Part of the way to understand this is to keep in mind the Old Covenant definition of righteousness. Righteousness meant the observance of one’s duty to others. One was righteous if one treated others in keeping with the demands of duty. But one was not righteous for observing only particular duties and ignoring others. One was righteous if it could be said they observed all duties owed to any other being. A great example is the chapter before us. If I see my duties to God as somehow separate from my duties to my fellow man, I can delude myself into thinking, “As long as I do my duty to God, it doesn’t matter how I treat others.” In an Old Covenant economy this could mean that while treating others poorly, I may offer sacrifices and fast regularly in the wrong belief that God would be satisfied with the performance of my duties to him. However, such a person was not righteous before God. Only one who did his duty to everyone was truly defined as righteous—someone who had left no duty unperformed.

Those to whom God speaks in Isaiah 58 were not righteous because they owed duties to their workers and to the poor, which they ignored while seeking God’s favor through religious observance. There are two things which help us to see why this was a problem.

First, all men[1] are made in God’s image. We all reflect his image and the way we treat other people reflects on our treatment of God. If I despise my fellow man, how can I claim to love God in whose image my fellow man was made (James 3:9-10)? Our treatment of our fellow man serves as a litmus test of our claim to love God (1 John 3:10).

Second, consider for a moment a wealthy man deciding, “Today, in honor of God, I will fast and eat nothing.” What happens to the food? It is still consumed by the same man, just on another day.[2] It is only the consumption that is delayed. However, if I take the food I would have eaten and give it to another, it is gone, never to return. It has actually cost me something. The former cost me nothing. The former cheapens the sacrifice. This form of fasting only delays the consumption, so is it truly a fast and sacrifice? God says it is not (Psalm 51:16-17; 1 John 3:17).

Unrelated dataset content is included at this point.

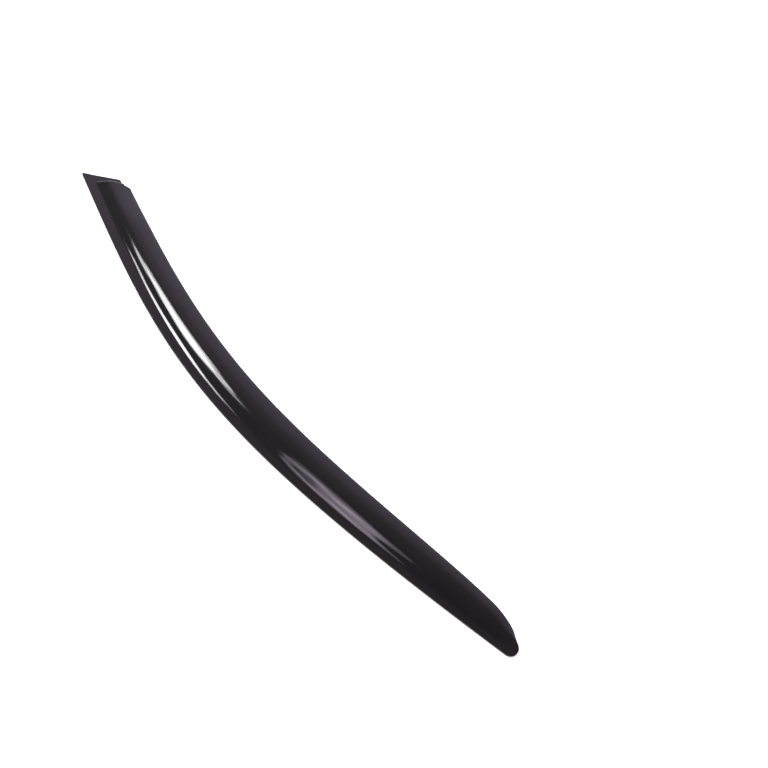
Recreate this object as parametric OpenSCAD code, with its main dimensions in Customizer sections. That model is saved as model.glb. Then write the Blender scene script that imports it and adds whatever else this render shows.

God condemned his people for observing the details of fasts and sacrifices without recognizing the most important element of these—concern for others. Our religious observances or faith practices are not separate from our treatment of our fellow man. They go hand in hand. You honor God by treating those created in his image with dignity.

[1] By this I mean all humanity—mankind.

[2] Yes, I understand that some foods may not be preserved and their lack of consumption could make them garbage. But this makes it even worse! Imagine the man throwing away moldy bread today, which he chose not to eat yesterday during a fast, rather than giving it to some poor person who could have consumed it while it was still good.


I have no wrath

This morning, during my devotionals I was struck by the following passage (Isaiah 27:2-5 ESV):

In that day,

“A pleasant vineyard, sing of it!

I, the Lord, am its keeper;

every moment I water it.

Lest anyone punish it,

I keep it night and day;

I have no wrath.

Would that I had thorns and briers to battle!

I would march against them,

I would burn them up together.

Or let them lay hold of my protection,

let them make peace with me,

let them make peace with me.”


A striking point is the first phrase of verse four, “I have no wrath.” One part of Jesus earthly ministry and his sacrifice upon the cross was propitiation. “He is the propitiation for our sins, …” 1 John 2:2a ESV. Upon the cross, Jesus took the full wrath of God, poured out upon sin. This offering turned God’s wrath to favor (the meaning of propitiation) on our behalf. Now tie this to Isaiah and the idea of God planting a pleasant vineyard to keep and in which he will have no wrath. The vineyard is symbolic of the covenant people of God (Israel in the OT and the Church in the NT). We are the divinely planted vineyard which God prunes and tends. He is the keeper of the vineyard. Jesus used this imagery throughout his ministry. Within his vineyard there is no longer any wrath of God—none, nada, zip. All of his wrath was poured out upon Christ and turned to favor. Nothing he does within his Church (his covenant people) is a result of wrath. All of his actions in the church are love-inspired tending of the vineyard—discipline, correction and improvement. His wrath is never poured out upon us.

God expands upon this though by having Isaiah go on to write “If only I had briars to march against and burn up” (my paraphrase). This seems as if he is wishing to have, within the church, those upon which he could pour out his wrath. However, this actually supports the contention that God has no wrath. It tells us there is no one within the covenant people, his vineyard (the Church) for him to pour his wrath upon. Of course, this is because of the propitiation of Christ. We see this in verse five: let them lay hold of my protection. We, by coming to Christ and receiving his salvation have sought the protection of God. We may not be perfect, but he never will again look upon us in wrath.

Now, let us keep this in mind when dealing with our own sins and the sins of others. When I sin, nothing God does to me will be an act of wrath. He may pour out great suffering and allow great harm to come to my person as a result of his sin, but such has nothing to do with wrath. It is a loving act of discipline and correction. When others sin, I must remember that nothing I do should be seen as permitted as part of unleashing holy wrath upon the sinner. There is no wrath for God to unleash, so he could never inspire me as an agent of wrath against one of his people, no matter the sin. I may be used as an agent of his discipline and correction, but this is always part of God’s favor, not wrath.